Rogozov elaboró un plan detallado de cómo desarrollaría la operación y le asignó funciones y tareas específicas a sus colegas. Escogió dos ayudantes principales para entregarles instrumentos, posicionar la lámpara, y sostener el espejo, en el que planeaba ver lo que estaba haciendo. El director de la estación también se encontraba en la sala, en caso de que alguno de los otros presentes se desmayara.

“Era tan sistemático que incluso les dio instrucciones de qué hacer si él perdía la conciencia, cómo inyectarle adrenalina y practicarle respiración artificial”, dice Vladislav. “No creo que su preparación haya podido ser mejor”, recuerdan.

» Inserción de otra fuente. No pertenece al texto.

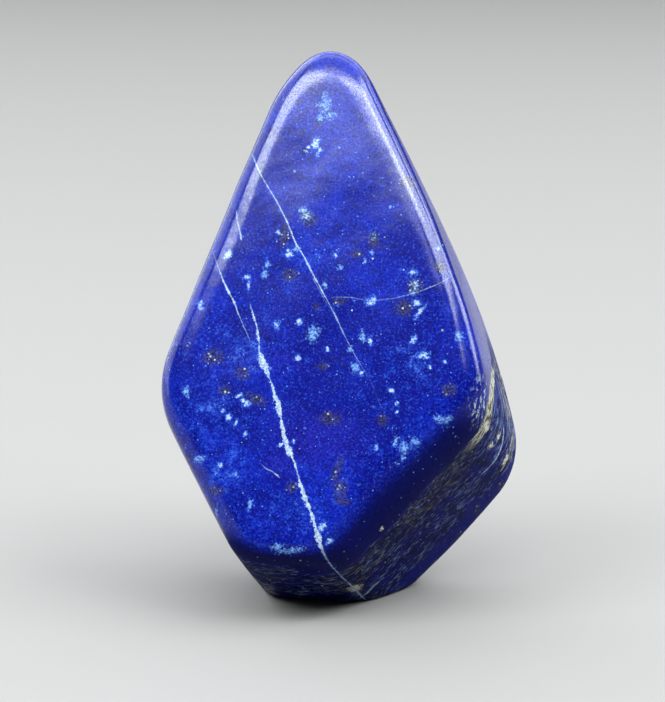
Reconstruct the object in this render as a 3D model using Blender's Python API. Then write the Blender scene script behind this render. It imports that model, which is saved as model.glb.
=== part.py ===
# Lapis lazuli freeform
#
# One solid piece of stone, cut and polished into a leaning kite that stands on a small flat spot.
# Sizes are in millimetres until the last step, which scales the stone to metres.
# The front face looks toward -Y and leans back, +Z is up, and the stone rests on z = 0.

import math

import bmesh
import bpy
import numpy as np

# Overall placing of the cuts
LEAN = 20.0  # how far the front face leans back from upright, degrees
HEART = np.array([-1.078, 4.221, 53.84])  # inner point that every cut is measured from
REST_ROUNDING = 1.2  # softening where the sides meet the flat spot underneath

# Every cut is a slightly crowned plane that takes one side off the stone.
# Its clock is the way it looks round the front face, 0 to the right and 90 toward the tip.
# Its flare is how far it looks forward, 90 for the front itself and -90 for straight back.
# Its reach is how far it lies from the heart, and its crown is the radius it bulges to.
# Its rounding is how widely it blends into the cuts made before it.
FRONT = dict(clock=0.0, flare=90.0, reach=22.6, crown=900.0)

SIDES = (
    dict(name="lower left", clock=211.0, flare=4.4, reach=40.4, crown=2500.0, rounding=0.0),
    dict(name="upper left", clock=161.5, flare=-2.0, reach=34.6, crown=3000.0, rounding=7.5),
    dict(name="tip", clock=106.4, flare=0.0, reach=73.6, crown=600.0, rounding=12.5),
    dict(name="upper right", clock=26.9, flare=0.0, reach=36.3, crown=1500.0, rounding=12.0),
    dict(name="right corner", clock=11.8, flare=4.0, reach=37.3, crown=500.0, rounding=7.8),
    dict(name="lower right", clock=-40.9, flare=12.8, reach=38.3, crown=2000.0, rounding=6.2),
)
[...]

“¡Mis pobres asistentes! En el último minuto los miré. Estaban ahí vestidos con las batas blancas quirúrgicas, pero más blancos que ellas”, escribió.

Rogozov tenía la intención de utilizar el espejo para ayudarse a operar pero encontró el punto de vista invertido más un obstáculo, así que terminó trabajando al tacto, sin guantes.

Al llegar a la parte final y la más difícil de la operación, casi perdió el conocimiento. Empezó a temer que fallaría en el último trecho.

“El sangrado era bastante pesado, pero me tomé mi tiempo… Al abrir el peritoneo, dañé el intestino y tuve que coserlo”, escribió Rogozov. “Me setía más y más débil, mi cabeza comenzó a girar. Cada cuatro o cinco minutos descansaba 20 ó 25 segundos.

“¡Finalmente aquí está, el maldito apéndice! Con horror noté la mancha oscura en su base. Eso significa que un día más y hubiera estallado… Mi corazón reaccionó y se ralentizó notablemente; mis manos parecían de caucho. Bueno, pensé, va a terminar mal y lo único que va a quedar es un apéndice extirpado”.

Pero no falló. Después de casi dos horas había completado la operación, hasta la última puntada.

Entonces, antes de permitirse descansar, instruyó a sus asistentes de cómo lavar los instrumentos quirúrgicos y sólo cuando la habitación estuvo limpia y ordenada se tomó los antibióticos y las pastillas de dormir.